Originally Posted by Silver-Bolt
You could also look at the 2002 cars. Non-computer vehicles have less to deal with. In 87 I think the 325is was a dohc cam motor and the 325i was a sohc. Whatever you buy invest in a shop manual for it. With that most repairs are nothing more than replacing parts. Off with the old and on with the new. Most of what you learn on an older vehicle will apply to new ones as well. Strut/spring replacement, brakes, etc. Learn the basics and the rest is pretty easy.
E30's are good cars to learn on. BMW still supports parts for these cars as there are still a lot out on the road. The car is quite easy to work on as late 80's cars and BMWs didn't have near the computer control late model cars do. I owned an '89 325i for 18 years (bought it new) so I'm quite familiar with them. Get the Bentley repair manual. They make great track cars. There are plenty of aftermarket parts for them too.
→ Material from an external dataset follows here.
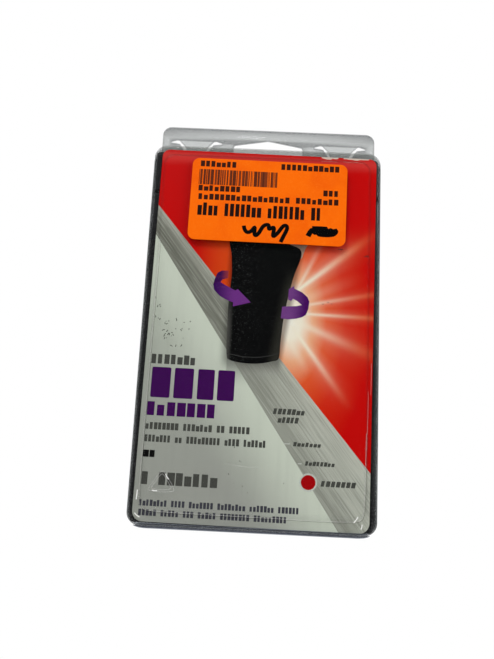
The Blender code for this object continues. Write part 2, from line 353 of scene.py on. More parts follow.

The '87 325is and '89 325i have the same motor. Up until 1988 there was the "is" with the M20 non-eta motor, and the "e" with the "eta" M20 motor. Both have te same engine block, but different heads. The eta (127HP?)motor was less powerful and tuned for gas mileage. The "is" motor had more power, higher redline, and faster revving. The "is" (168HP) M20 engine became standard in 1989 for both the 325i and 325is versions of the E30. Both are SOHC engines. I'm not exactly sure but I think the eta engine had an iron head, where the "is" motor is iron block/aluminum head. The E30 never had a DOHC inline 6.